▶

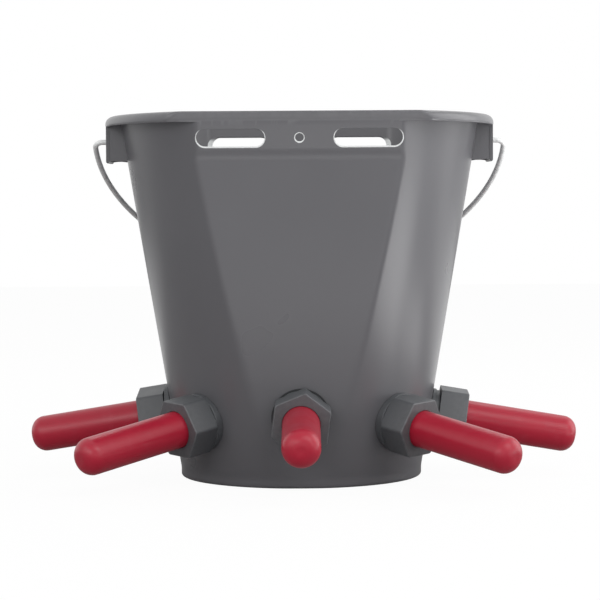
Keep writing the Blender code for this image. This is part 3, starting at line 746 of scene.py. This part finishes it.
def band_cutter_rings(points_at, face):
    """Rings of one opening through the front (-1) or back (1) band, flared where it meets each face."""
    normal = Vector((0, face * math.cos(BAND_TAPER), -math.sin(BAND_TAPER)))
    rise = Vector((0, face * math.sin(BAND_TAPER), math.cos(BAND_TAPER)))
    middle = Vector((0, face * float(flat_depth(SLOT_Z)), SLOT_Z))
    thick = WALL * math.cos(BAND_TAPER)
    stations = [(2.0, CUT_EDGE)]
    turns = quarter_turn(4)
    stations += [(-CUT_EDGE * math.sin(turn), CUT_EDGE * (1 - math.sin(turn))) for turn in turns]
    stations += [(-thick + CUT_EDGE * math.cos(turn), CUT_EDGE * (1 - math.cos(turn))) for turn in turns]
    stations.append((-thick - 2.0, CUT_EDGE))
    rings = []
    for depth, grow in stations:
        ring = [middle + normal * depth + Vector((1, 0, 0)) * u + rise * v for u, v in points_at(grow)]
        rings.append(np.array([tuple(p) for p in ring]))
    return rings


def closed_mesh(name, rings):
    """Mesh through rings, closed by a middle point at both ends, with its faces outward."""
    ends = [np.repeat(ring.mean(0, keepdims=True), len(ring), 0) for ring in (rings[0], rings[-1])]
    mesh = grid_mesh(name, ends[:1] + rings + ends[1:])
    shell = bmesh.new()
    shell.from_mesh(mesh)
    bmesh.ops.recalc_face_normals(shell, faces=shell.faces)
    shell.to_mesh(mesh)
    shell.free()
    return mesh


def joined_mesh(name, meshes):
    all_of_it = bmesh.new()
    for mesh in meshes:
        all_of_it.from_mesh(mesh)
    result = bpy.data.meshes.new(name)
    all_of_it.to_mesh(result)
    all_of_it.free()
    return result


def cut(target, cutter):
    """Takes the cutter out of the target and makes the result plain."""
    modifier = target.modifiers.new(cutter.name, "BOOLEAN")
    modifier.operation = "DIFFERENCE"
    modifier.solver = "EXACT"
    modifier.object = cutter
    settle(target, cutter)
    smooth(target.data, 40)


def opening_meshes():
    meshes = []
    for face, setback in ((-1, 0.0), (1, BACK_SLOT_SETBACK)):
        length = SLOT_LENGTH - setback
        from_middle = (SLOT_SPACING - setback) / 2
        shapes = [lambda grow, m=m, n=length: slot_points(m, n, grow) for m in (-from_middle, from_middle)]
        shapes.append(lambda grow: round_points(CENTRE_HOLE / 2 + grow))
        for shape in shapes:
            meshes.append(closed_mesh("opening", band_cutter_rings(shape, face)))
    return meshes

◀

■ Task requirements: Print the complete listing again, exactly as it stands.

■ Response to the task:
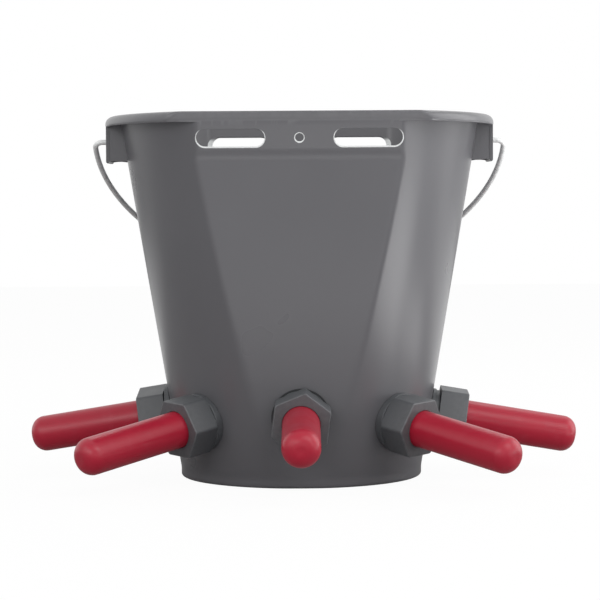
Keep writing the Blender code for this image. This is part 3, starting at line 746 of scene.py. This part finishes it.
def band_cutter_rings(points_at, face):
    """Rings of one opening through the front (-1) or back (1) band, flared where it meets each face."""
    normal = Vector((0, face * math.cos(BAND_TAPER), -math.sin(BAND_TAPER)))
    rise = Vector((0, face * math.sin(BAND_TAPER), math.cos(BAND_TAPER)))
    middle = Vector((0, face * float(flat_depth(SLOT_Z)), SLOT_Z))
    thick = WALL * math.cos(BAND_TAPER)
    stations = [(2.0, CUT_EDGE)]
    turns = quarter_turn(4)
    stations += [(-CUT_EDGE * math.sin(turn), CUT_EDGE * (1 - math.sin(turn))) for turn in turns]
    stations += [(-thick + CUT_EDGE * math.cos(turn), CUT_EDGE * (1 - math.cos(turn))) for turn in turns]
    stations.append((-thick - 2.0, CUT_EDGE))
    rings = []
    for depth, grow in stations:
        ring = [middle + normal * depth + Vector((1, 0, 0)) * u + rise * v for u, v in points_at(grow)]
        rings.append(np.array([tuple(p) for p in ring]))
    return rings


def closed_mesh(name, rings):
    """Mesh through rings, closed by a middle point at both ends, with its faces outward."""
    ends = [np.repeat(ring.mean(0, keepdims=True), len(ring), 0) for ring in (rings[0], rings[-1])]
    mesh = grid_mesh(name, ends[:1] + rings + ends[1:])
    shell = bmesh.new()
    shell.from_mesh(mesh)
    bmesh.ops.recalc_face_normals(shell, faces=shell.faces)
    shell.to_mesh(mesh)
    shell.free()
    return mesh


def joined_mesh(name, meshes):
    all_of_it = bmesh.new()
    for mesh in meshes:
        all_of_it.from_mesh(mesh)
    result = bpy.data.meshes.new(name)
    all_of_it.to_mesh(result)
    all_of_it.free()
    return result


def cut(target, cutter):
    """Takes the cutter out of the target and makes the result plain."""
    modifier = target.modifiers.new(cutter.name, "BOOLEAN")
    modifier.operation = "DIFFERENCE"
    modifier.solver = "EXACT"
    modifier.object = cutter
    settle(target, cutter)
    smooth(target.data, 40)


def opening_meshes():
    meshes = []
    for face, setback in ((-1, 0.0), (1, BACK_SLOT_SETBACK)):
        length = SLOT_LENGTH - setback
        from_middle = (SLOT_SPACING - setback) / 2
        shapes = [lambda grow, m=m, n=length: slot_points(m, n, grow) for m in (-from_middle, from_middle)]
        shapes.append(lambda grow: round_points(CENTRE_HOLE / 2 + grow))
        for shape in shapes:
            meshes.append(closed_mesh("opening", band_cutter_rings(shape, face)))
    return meshes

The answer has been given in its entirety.